Planned Parenthood Club seeks better access to sexual health products

Photo+courtesy+of+Planned+Parenthood

Photo courtesy of Planned Parenthood

By Sam Jackson, Reporter

The Planned Parenthood Generation Action club and its coalition partners worked hard throughout the school year to pursue its mission of reproductive justice on campus. One way they have achieved that goal is by getting administration to agree to a vending machine in the PUB next year that provides emergency contraceptives and other sexual health products.

As soon as members in the club established this campaign, they decided to conduct field work by going to drugstores around Cheney and checking the prices of emergency contraceptives. What they found was that prices were higher than what emergency contraceptives are sold for online, at about $15. According to McKenzie Small and Jordan Stevenson, co-presidents of the club, they found that Safeway sold Plan B for about $55, Bi-Mart for $35 and OWL Pharmacy in between those amounts. They also found that all of the stores sold emergency contraceptives from behind the counter, which is a standard practice in Washington state. Legally, however, contraceptives do not have to be sold from behind the counter because it’s not a prescription medication.

“In these stores in Cheney these things are kept behind the counter, so limiting access, and not all of these drug stores were open hours of a normal college student,” Small said. “Often times the reason  you need Plan B is because you wake up the next morning and you are not sure protection-wise […] and we were just finding that Cheney wasn’t conducive to that. So, we saw this issue and we decided ‘hey, this might be our campaign for the year.’ So the idea behind getting these emergency contraceptives on campus was to get a vending machine.”

EWU will be the first campus in Washington state to have a vending machine that offers emergency contraceptives.

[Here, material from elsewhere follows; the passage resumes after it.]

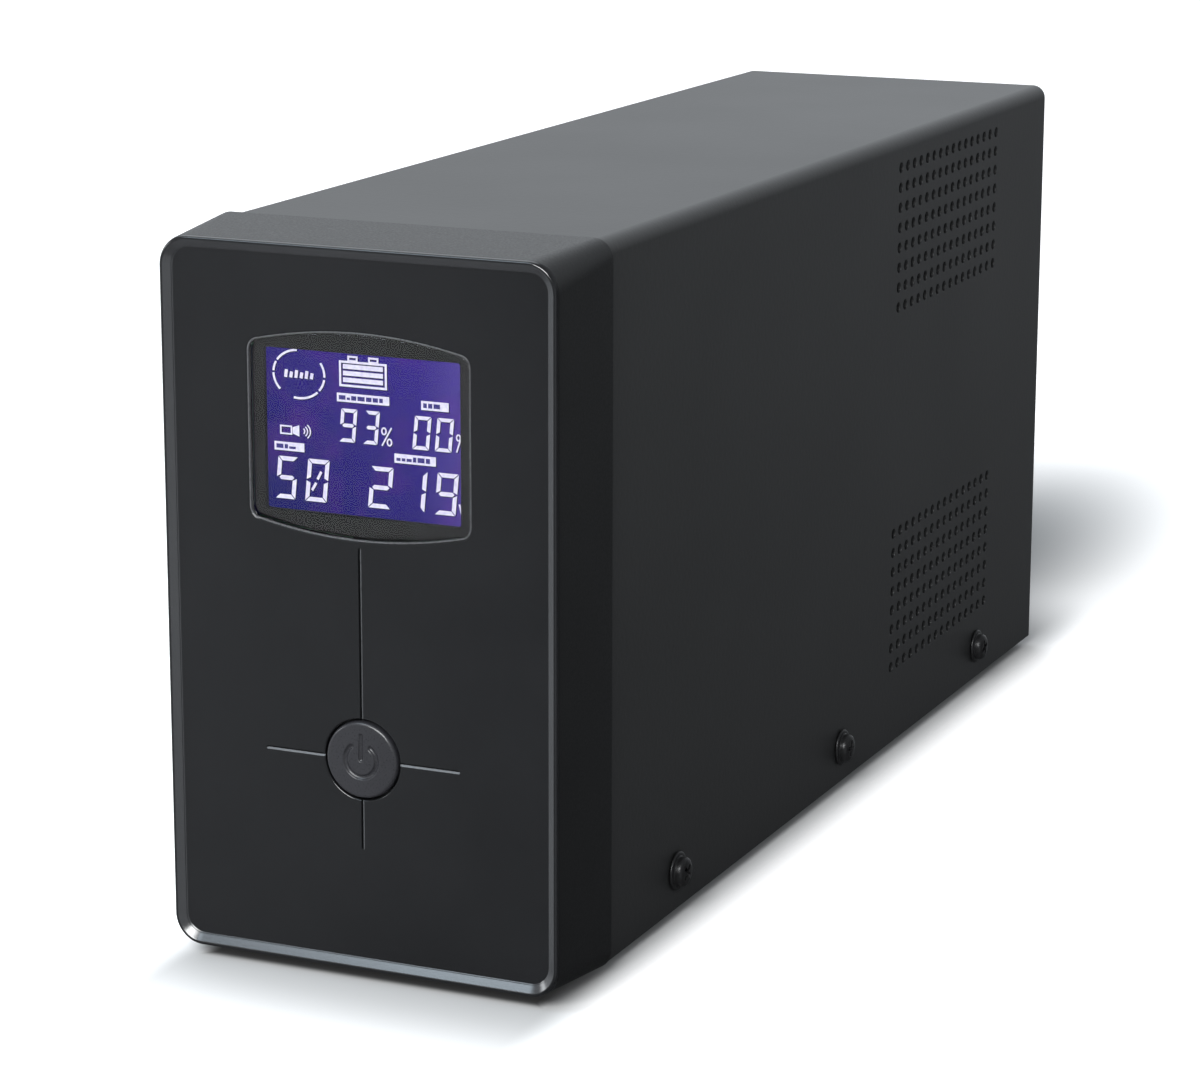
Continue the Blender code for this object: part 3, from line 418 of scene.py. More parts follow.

Initially, Washington State Pharmacy Association policy stated that you could not dispense emergency contraceptive products in vending machines.

“We worked with campus partners, and I think the Health and Wellness department really took it on as something to look for and to work on, and they actually helped us to get the rule changed,” Stevenson said. “So, the Washington State Pharmacy Association changed the rule. It really began with us collecting signatures, so that administration knew that this was something really important to us.”

Details including where in the PUB the vending machine will be located and what other products that will be offered in the vending machine are still being decided. One of the other campaigns that the club is working on is about sexual health reproductive products. The vending machine that was ordered has room for five products, though certainly including emergency contraceptives. To include anyone’s opinion on what else should be offered in the vending machine, a survey is available at bit.ly/EWUsex or on the Generation Action: EWU facebook page.

“If there is demand for things, they should become available at the end of the day,” Stevenson said.

The Planned Parenthood Generation Action club is a chapter of a national organization of clubs in campuses all over the country that do political activist work as well as outreach and engagement. The club is essentially a project of the Planned Parenthood Federation of America and Planned Parenthood Action Fund.

“One of the things that Planned Parenthood Generation Action campus chapters do all over the country is not just awareness or condom tabling,” said Stevenson. “It’s also just really activating young people and getting them to understand their political power, and understand they can utilize all of these different tactics and strategies to organize to create change in their communities.”

The club currently consists of four members and they invite students to get integrated and involved.

“We figure if we have more people that are close with one another, working together regularly, then that’s a great way to continue the club,” said Small. “Not everything has to be about a campaign. It can be about getting people together that are like-minded or getting behind similar views and just hanging out.”